WHAT YOU ARE ASKED TO DO
Find the number of lines containing the string "handed" in the data. Answer with the number by itself.

DATA EXCERPTS

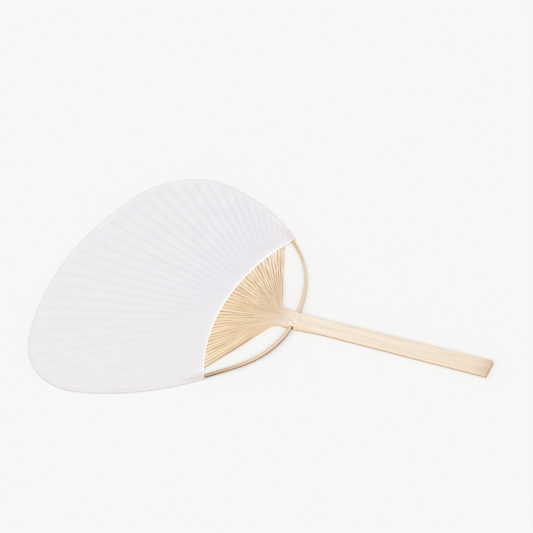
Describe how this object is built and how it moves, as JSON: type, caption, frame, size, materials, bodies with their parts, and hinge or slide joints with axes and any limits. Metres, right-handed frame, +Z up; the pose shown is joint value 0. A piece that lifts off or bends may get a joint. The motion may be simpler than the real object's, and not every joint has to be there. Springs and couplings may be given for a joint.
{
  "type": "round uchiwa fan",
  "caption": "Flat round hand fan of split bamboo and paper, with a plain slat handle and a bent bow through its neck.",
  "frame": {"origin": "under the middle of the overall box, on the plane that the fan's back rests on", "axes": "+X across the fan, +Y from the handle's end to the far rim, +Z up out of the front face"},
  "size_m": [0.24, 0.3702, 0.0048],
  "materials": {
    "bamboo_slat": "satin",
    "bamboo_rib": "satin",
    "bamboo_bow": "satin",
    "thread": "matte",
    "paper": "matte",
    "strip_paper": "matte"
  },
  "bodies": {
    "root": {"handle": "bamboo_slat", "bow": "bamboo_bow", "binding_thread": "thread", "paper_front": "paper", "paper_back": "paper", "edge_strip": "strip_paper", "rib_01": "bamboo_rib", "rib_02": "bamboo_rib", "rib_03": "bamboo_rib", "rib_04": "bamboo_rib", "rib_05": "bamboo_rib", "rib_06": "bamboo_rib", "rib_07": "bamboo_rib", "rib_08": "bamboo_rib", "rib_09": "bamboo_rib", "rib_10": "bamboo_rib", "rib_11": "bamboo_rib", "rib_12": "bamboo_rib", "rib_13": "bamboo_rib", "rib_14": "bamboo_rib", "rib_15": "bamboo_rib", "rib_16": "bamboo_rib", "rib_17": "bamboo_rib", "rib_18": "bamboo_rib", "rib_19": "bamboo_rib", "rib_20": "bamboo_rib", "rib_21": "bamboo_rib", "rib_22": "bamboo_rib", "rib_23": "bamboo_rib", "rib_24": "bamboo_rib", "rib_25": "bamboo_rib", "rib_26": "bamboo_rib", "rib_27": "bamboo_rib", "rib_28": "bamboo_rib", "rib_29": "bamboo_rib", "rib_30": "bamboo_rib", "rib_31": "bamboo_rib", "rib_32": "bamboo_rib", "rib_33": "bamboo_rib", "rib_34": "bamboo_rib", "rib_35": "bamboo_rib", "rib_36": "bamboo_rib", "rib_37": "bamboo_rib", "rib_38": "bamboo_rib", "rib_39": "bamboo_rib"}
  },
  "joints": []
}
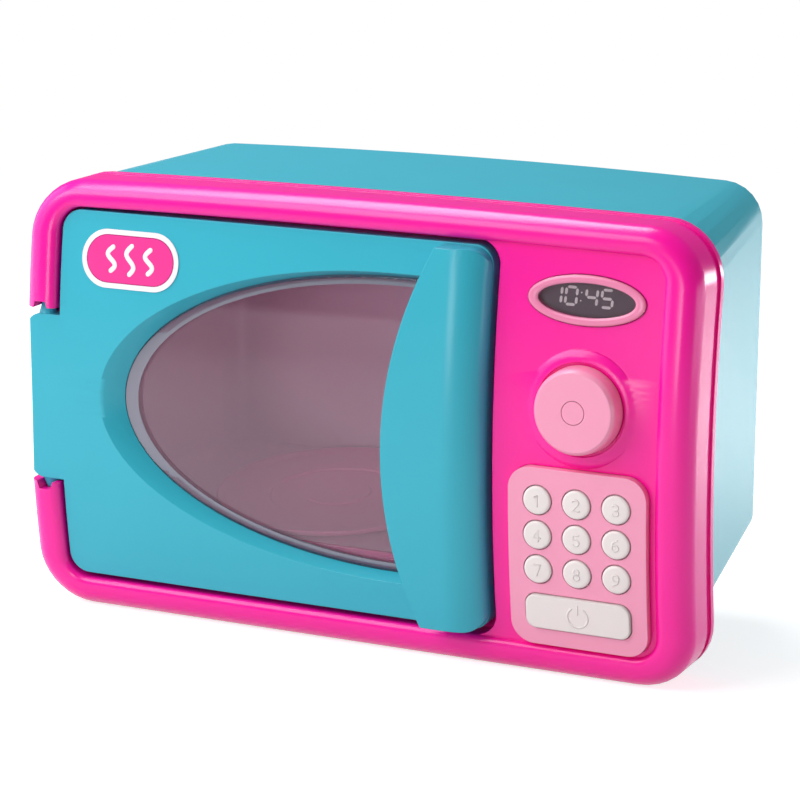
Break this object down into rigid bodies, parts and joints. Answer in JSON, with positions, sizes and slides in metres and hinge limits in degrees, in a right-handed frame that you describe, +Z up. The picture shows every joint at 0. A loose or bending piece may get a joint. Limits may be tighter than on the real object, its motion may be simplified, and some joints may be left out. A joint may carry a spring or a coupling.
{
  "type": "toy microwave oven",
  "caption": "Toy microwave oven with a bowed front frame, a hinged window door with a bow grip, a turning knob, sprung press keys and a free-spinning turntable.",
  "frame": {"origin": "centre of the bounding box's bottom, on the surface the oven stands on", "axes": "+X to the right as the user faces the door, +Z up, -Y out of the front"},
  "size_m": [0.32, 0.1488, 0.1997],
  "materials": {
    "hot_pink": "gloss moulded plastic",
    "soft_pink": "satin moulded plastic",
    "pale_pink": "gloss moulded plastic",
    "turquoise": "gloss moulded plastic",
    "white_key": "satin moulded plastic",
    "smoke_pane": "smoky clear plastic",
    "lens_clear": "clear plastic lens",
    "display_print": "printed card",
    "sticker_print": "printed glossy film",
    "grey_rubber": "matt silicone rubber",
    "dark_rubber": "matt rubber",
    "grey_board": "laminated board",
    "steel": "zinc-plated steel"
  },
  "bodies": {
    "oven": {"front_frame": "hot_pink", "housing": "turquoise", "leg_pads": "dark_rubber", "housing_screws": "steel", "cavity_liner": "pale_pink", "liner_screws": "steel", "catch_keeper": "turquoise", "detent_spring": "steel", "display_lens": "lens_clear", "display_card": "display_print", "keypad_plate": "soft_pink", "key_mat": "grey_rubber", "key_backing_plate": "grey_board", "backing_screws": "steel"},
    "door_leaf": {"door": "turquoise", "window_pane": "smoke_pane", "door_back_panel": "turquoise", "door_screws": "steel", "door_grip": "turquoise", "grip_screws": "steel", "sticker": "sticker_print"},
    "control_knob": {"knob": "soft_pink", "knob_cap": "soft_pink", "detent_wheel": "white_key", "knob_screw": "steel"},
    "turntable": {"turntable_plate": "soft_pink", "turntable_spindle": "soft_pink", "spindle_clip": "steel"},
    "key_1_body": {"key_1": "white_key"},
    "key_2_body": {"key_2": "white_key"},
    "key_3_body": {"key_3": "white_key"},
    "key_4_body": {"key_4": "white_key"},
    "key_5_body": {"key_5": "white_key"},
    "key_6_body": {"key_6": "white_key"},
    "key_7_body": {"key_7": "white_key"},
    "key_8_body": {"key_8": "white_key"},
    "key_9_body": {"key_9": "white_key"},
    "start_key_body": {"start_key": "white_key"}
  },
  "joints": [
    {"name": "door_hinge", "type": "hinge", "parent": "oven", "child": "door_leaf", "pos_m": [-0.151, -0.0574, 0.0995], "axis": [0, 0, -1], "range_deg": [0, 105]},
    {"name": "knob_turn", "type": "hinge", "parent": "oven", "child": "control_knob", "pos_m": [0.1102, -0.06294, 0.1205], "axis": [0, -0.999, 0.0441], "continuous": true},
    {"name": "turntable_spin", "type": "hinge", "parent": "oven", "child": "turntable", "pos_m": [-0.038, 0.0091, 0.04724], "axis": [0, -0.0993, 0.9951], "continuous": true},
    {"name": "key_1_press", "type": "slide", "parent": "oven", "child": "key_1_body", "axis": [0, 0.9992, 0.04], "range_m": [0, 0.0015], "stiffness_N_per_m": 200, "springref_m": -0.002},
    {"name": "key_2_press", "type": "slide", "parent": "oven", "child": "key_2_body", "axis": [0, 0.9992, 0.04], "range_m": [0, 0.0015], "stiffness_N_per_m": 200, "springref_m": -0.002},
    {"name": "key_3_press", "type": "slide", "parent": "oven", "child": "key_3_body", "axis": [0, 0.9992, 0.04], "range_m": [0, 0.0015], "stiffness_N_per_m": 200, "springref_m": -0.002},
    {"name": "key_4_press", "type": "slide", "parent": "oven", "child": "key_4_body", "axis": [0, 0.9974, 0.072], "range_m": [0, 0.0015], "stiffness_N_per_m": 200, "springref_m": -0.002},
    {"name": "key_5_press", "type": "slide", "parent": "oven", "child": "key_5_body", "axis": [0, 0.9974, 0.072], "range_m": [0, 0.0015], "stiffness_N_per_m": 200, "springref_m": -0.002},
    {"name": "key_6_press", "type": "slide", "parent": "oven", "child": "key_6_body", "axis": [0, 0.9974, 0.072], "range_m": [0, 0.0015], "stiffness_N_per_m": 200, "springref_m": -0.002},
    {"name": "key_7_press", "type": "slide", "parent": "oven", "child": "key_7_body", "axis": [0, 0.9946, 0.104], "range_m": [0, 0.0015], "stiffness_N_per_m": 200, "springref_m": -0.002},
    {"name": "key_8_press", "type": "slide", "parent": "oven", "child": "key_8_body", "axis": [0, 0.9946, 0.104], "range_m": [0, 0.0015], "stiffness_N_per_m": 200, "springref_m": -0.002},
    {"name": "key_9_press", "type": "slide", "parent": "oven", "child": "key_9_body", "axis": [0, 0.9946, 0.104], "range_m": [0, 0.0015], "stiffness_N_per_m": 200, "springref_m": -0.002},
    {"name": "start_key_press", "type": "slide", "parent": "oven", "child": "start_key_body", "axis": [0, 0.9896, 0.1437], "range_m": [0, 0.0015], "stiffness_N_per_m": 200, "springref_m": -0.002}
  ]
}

FINAL RESULT
2